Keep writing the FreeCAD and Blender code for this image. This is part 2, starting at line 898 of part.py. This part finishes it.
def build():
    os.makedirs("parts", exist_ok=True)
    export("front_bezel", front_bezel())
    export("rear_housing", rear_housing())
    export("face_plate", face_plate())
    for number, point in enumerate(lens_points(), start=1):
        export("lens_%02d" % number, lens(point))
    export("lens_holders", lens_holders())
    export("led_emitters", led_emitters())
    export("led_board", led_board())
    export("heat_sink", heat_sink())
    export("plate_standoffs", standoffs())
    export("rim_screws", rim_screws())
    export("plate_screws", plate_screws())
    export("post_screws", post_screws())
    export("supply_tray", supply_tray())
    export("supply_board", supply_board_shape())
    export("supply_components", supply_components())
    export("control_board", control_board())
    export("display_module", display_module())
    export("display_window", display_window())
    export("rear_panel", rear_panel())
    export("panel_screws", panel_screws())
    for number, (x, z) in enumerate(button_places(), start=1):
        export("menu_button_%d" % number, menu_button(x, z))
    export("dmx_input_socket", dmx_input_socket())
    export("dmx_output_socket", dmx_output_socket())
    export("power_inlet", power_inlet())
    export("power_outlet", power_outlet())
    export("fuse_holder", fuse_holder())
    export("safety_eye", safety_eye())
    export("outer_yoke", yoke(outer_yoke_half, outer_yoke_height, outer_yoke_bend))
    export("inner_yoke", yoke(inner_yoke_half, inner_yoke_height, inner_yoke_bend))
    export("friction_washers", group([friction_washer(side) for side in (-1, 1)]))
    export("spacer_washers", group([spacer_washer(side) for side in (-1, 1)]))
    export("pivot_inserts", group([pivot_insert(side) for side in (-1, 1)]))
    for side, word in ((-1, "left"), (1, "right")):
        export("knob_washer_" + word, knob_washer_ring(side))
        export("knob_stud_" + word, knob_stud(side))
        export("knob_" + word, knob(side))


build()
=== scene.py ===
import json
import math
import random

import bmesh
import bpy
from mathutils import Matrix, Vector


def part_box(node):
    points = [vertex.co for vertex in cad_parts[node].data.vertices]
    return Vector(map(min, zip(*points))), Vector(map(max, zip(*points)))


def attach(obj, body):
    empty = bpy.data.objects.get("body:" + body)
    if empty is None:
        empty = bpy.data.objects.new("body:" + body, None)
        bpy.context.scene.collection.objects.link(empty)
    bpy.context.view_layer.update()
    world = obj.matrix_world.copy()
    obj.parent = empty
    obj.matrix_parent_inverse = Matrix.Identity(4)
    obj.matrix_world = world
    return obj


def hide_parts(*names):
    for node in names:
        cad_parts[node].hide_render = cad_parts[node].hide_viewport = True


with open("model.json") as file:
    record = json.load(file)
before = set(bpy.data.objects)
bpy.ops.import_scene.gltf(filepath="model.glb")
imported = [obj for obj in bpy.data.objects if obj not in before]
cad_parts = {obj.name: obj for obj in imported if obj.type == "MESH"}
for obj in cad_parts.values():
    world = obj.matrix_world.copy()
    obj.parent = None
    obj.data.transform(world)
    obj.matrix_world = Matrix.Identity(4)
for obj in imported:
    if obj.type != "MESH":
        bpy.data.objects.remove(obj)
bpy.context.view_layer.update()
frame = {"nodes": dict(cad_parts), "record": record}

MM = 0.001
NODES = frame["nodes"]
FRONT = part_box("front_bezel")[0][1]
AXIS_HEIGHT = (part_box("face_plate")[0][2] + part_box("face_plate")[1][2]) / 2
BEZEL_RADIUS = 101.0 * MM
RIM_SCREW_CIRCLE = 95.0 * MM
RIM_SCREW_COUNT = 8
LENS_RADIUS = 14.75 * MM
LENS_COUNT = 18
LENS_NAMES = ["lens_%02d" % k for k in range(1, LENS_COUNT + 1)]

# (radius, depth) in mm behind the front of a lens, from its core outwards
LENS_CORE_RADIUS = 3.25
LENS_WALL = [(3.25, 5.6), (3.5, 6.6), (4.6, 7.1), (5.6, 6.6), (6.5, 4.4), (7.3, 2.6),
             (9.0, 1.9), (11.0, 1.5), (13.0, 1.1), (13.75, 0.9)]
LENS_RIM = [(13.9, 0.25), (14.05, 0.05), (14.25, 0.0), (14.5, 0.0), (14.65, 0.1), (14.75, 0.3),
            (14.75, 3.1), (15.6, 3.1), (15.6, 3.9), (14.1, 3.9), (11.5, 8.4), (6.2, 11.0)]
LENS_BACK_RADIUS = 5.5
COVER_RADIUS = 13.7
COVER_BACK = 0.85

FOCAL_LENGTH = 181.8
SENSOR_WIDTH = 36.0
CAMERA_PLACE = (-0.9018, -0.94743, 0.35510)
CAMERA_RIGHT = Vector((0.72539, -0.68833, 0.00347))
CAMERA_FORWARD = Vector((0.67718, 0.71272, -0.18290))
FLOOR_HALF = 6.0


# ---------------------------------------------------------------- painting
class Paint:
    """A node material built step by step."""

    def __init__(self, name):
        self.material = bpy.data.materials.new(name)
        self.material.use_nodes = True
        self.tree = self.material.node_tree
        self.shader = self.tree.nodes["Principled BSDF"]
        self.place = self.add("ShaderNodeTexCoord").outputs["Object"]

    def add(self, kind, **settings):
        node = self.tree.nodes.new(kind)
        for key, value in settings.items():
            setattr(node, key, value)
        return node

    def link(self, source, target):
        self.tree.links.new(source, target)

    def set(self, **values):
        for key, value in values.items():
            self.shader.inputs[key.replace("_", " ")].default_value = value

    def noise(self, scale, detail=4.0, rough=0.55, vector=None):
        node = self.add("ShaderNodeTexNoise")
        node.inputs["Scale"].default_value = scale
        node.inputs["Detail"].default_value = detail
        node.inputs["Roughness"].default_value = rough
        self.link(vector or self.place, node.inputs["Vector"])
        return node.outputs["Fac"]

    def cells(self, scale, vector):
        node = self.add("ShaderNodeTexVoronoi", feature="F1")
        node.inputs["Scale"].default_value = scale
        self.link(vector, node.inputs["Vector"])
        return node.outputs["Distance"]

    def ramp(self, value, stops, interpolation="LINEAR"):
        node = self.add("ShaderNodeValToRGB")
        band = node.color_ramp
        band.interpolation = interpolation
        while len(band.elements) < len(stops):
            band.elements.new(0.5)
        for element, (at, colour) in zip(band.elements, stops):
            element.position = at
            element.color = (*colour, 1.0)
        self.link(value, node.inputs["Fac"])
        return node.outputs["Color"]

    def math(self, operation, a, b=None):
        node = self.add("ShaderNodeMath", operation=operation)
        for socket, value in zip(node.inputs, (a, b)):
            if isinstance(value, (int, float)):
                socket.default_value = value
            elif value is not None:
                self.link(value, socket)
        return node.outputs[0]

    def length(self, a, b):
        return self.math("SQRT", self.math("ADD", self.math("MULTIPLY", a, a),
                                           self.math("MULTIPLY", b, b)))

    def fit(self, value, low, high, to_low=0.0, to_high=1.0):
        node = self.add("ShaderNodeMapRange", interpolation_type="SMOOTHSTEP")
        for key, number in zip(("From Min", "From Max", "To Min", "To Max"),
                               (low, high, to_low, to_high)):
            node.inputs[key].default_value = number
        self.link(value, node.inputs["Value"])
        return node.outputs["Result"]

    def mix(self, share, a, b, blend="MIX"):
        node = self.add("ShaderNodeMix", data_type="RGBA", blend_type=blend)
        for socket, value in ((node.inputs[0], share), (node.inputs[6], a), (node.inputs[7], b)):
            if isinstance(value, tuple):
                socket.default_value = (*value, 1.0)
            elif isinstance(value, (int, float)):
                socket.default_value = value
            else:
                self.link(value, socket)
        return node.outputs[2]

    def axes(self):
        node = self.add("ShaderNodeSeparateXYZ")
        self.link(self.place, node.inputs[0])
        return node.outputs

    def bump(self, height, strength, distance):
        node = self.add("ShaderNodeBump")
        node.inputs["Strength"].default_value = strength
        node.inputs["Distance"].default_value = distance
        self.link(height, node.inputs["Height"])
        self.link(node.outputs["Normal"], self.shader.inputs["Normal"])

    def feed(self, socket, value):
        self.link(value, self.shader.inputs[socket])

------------

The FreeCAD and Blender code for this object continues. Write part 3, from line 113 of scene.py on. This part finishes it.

------------

▸ **Problem to solve**
This exercise asks for the lines from the line with "imported = [obj" to the line with "bpy.data.objects.remove(obj)", both lines included, set down exactly and with nothing else.

▸ **Solved problem**
imported = [obj for obj in bpy.data.objects if obj not in before]
cad_parts = {obj.name: obj for obj in imported if obj.type == "MESH"}
for obj in cad_parts.values():
    world = obj.matrix_world.copy()
    obj.parent = None
    obj.data.transform(world)
    obj.matrix_world = Matrix.Identity(4)
for obj in imported:
    if obj.type != "MESH":
        bpy.data.objects.remove(obj)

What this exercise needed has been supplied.